What the complaint is about

  1. The landlord’s handling of a repair to a window in the property.
  2. We have also considered the landlord’s complaints handling.

Our decision (determination)

  1. We have found that:
    1. There was maladministration in the landlord’s handling of a repair to a window in the property.
    2. The landlord provided reasonable redress for its complaints handling.
  2. We have made orders for the landlord to put things right.

Summary of reasons

The landlord’s handling of a repair to a window in the property:

  1. The landlord failed to address the resident’s concerns around the health and safety risks associated with the disrepair.
  2. The landlord did not provide the resident with a timely or detailed explanation of why it felt the resident was responsible for the repair.

The landlord’s complaints handling:

  1. The landlord acknowledged its shortcomings and apologised for the delays to its complaint responses that the resident experienced.

Putting things right

Where we find service failure, maladministration or severe maladministration we can make orders for the landlord to put things right. We have the discretion to make recommendations in all other cases within our jurisdiction.

Orders

Landlords must comply with our orders in the manner and timescales we specify. The landlord must provide documentary evidence of compliance with our orders by the due date set.

Order

What the landlord must do

Due date

1

Inspection order

The landlord must arrange for an inspection to occur to the windows in the property. This inspection is to determine:

  • What the fault/ defect is.
  • If the windows have been installed adequately.
  • Whether the defect is covered by the warranty.
  • Whether there is a category one or 2 hazard under the Housing Health and Safety Rating System (HHSRS).
  • Who is responsible for the repair under the lease and head lease.

If the lock function is not working on any of the windows then the landlord is to consider temporary fixes to make the window safe.

The landlord is to outline the findings from this inspection in a report. It must provide copies of the report to the resident and to us.

No later than

12 February 2026

2

Considering the repair

The landlord is to contact the superior landlord to discuss who is responsible for the window repairs. The landlord is to consider:

  • The findings from the window inspection.
  • The content of the lease.
  • If the windows, or their installation, are covered by warranty or insurance policies.

 

The landlord is to summarise its position in writing and share this with the resident.
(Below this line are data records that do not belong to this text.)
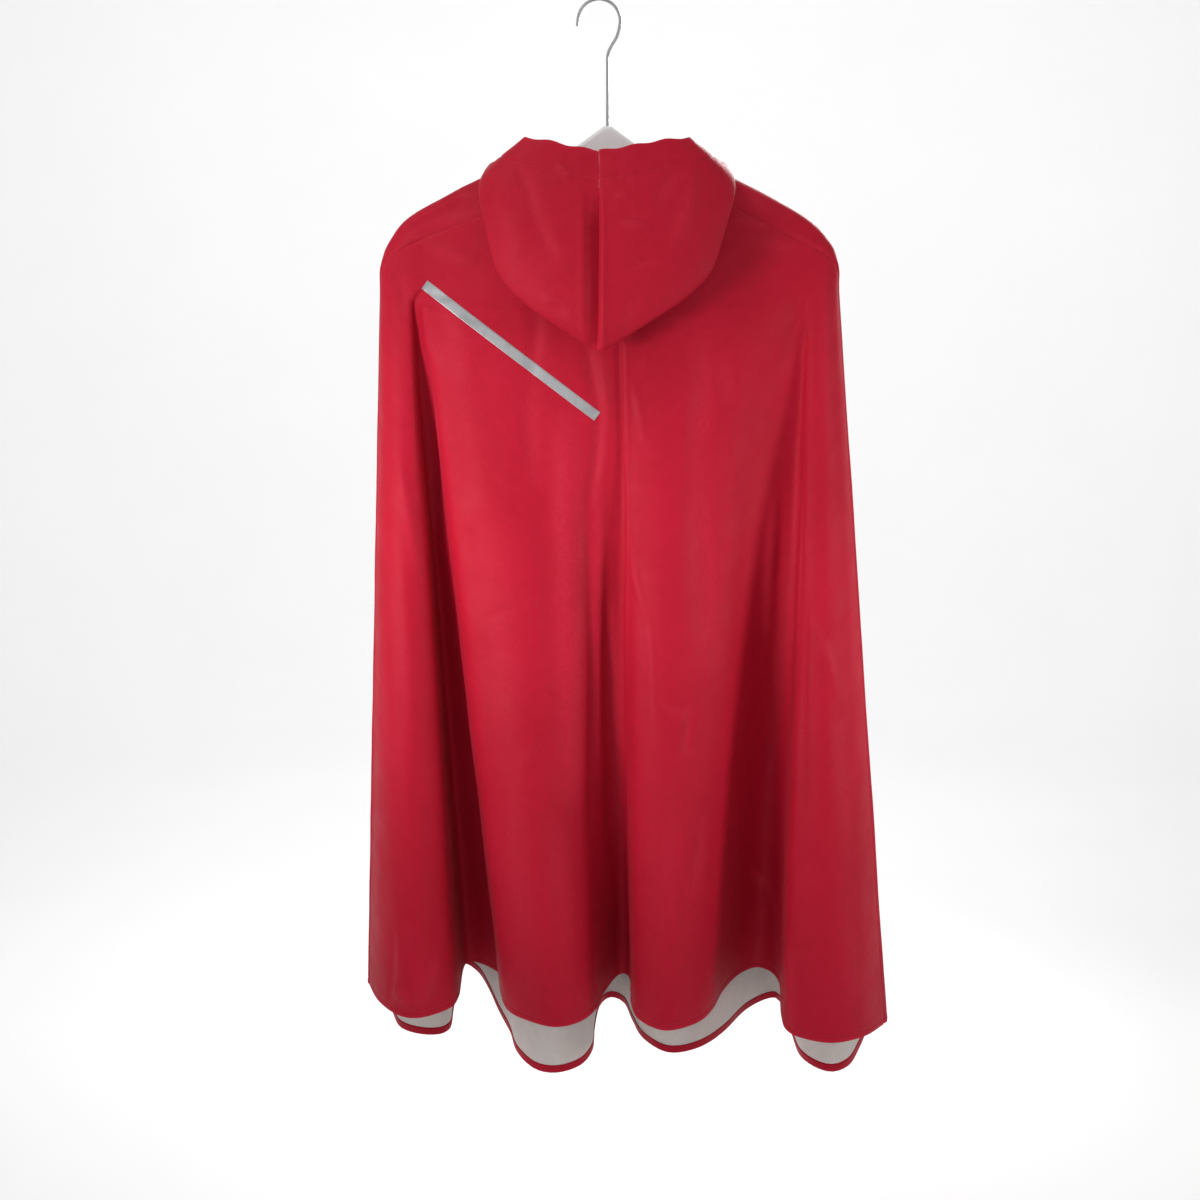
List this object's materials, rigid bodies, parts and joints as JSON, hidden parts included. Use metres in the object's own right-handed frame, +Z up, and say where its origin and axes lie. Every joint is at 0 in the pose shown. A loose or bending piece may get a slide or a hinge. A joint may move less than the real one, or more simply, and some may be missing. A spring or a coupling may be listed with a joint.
{
  "type": "hooded rain cape on a hanger",
  "caption": "Sleeveless rain cape with a hood, wide soft folds and a reflective strip, hanging on a flat hanger with a wire hook.",
  "frame": {"origin": "inside of the hook's arc at its top, where a rail carries the hanger", "axes": "+Z up, -Y the way the back of the cape faces, which is the pictured side, +X to the right in the picture"},
  "size_m": [0.6066, 0.2531, 1.1842],
  "materials": {
    "coated_cloth": "smooth coated, soft sheen",
    "reflective_tape": "silver grey, fine glass beads",
    "white_hanger": "matte",
    "steel_wire": "satin"
  },
  "bodies": {
    "root": {"back_left": "coated_cloth", "back_right": "coated_cloth", "front": "coated_cloth", "hood_left": "coated_cloth", "hood_right": "coated_cloth", "reflective_strip": "reflective_tape", "hanger": "white_hanger", "hook": "steel_wire"}
  },
  "joints": []
}
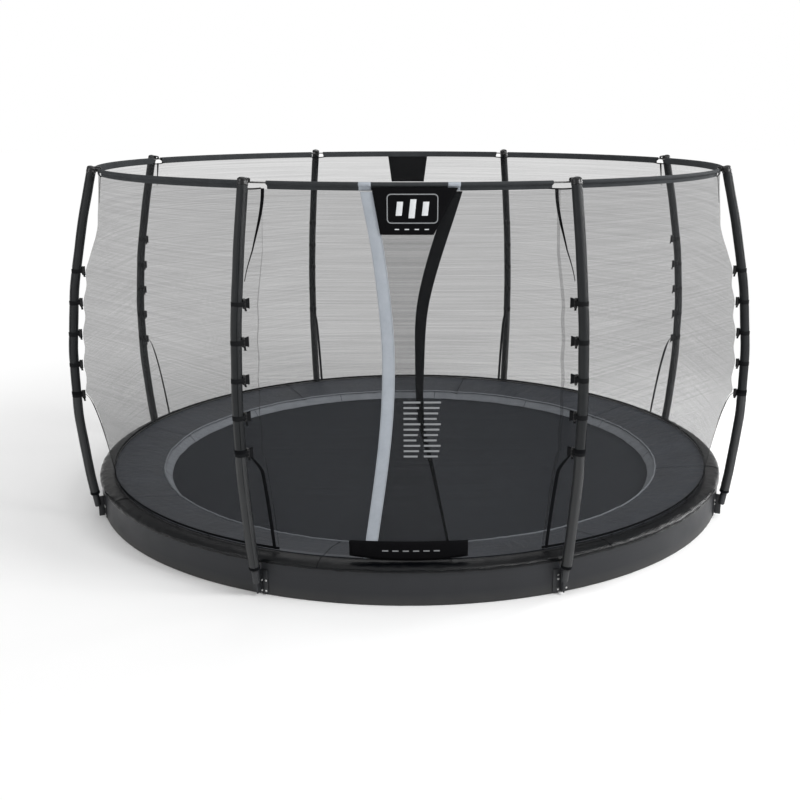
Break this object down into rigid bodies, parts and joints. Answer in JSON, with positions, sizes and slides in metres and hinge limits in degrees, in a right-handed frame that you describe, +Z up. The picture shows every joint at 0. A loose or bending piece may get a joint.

If the landlord determines that it, or the superior landlord, is responsible for the repair it is to outline next steps with the resident.

No later than

09 April 2026

3

Compensation order

The landlord must pay the resident £550 made up as follows:

  • The £150 previously offered to address the landlord’s poor communication.
  • The £100 previously offered to address the resident’s increased heating costs.
  • The £100 previously offered to address the costs associated with the resident hiring an independent contractor.
  • £50 to address the distress associated with the landlord’s lack of a timely and adequate explanation of its assessment of the lease.
  • £150 to address the distress the resident experienced from the landlord’s failure to address their health and safety concerns.

This must be paid directly to the resident by the due date. The landlord must provide documentary evidence of payment by the due date.

The landlord may deduct from the total figure any payments it has already paid.

No later than

12 February 2026

 

Recommendations

Our recommendations are not binding, and a landlord may decide not to follow them.

Our recommendations

Once the landlord has made a firm decision around responsibility for the windows it should inform all leaseholders in the building of its stance going forward.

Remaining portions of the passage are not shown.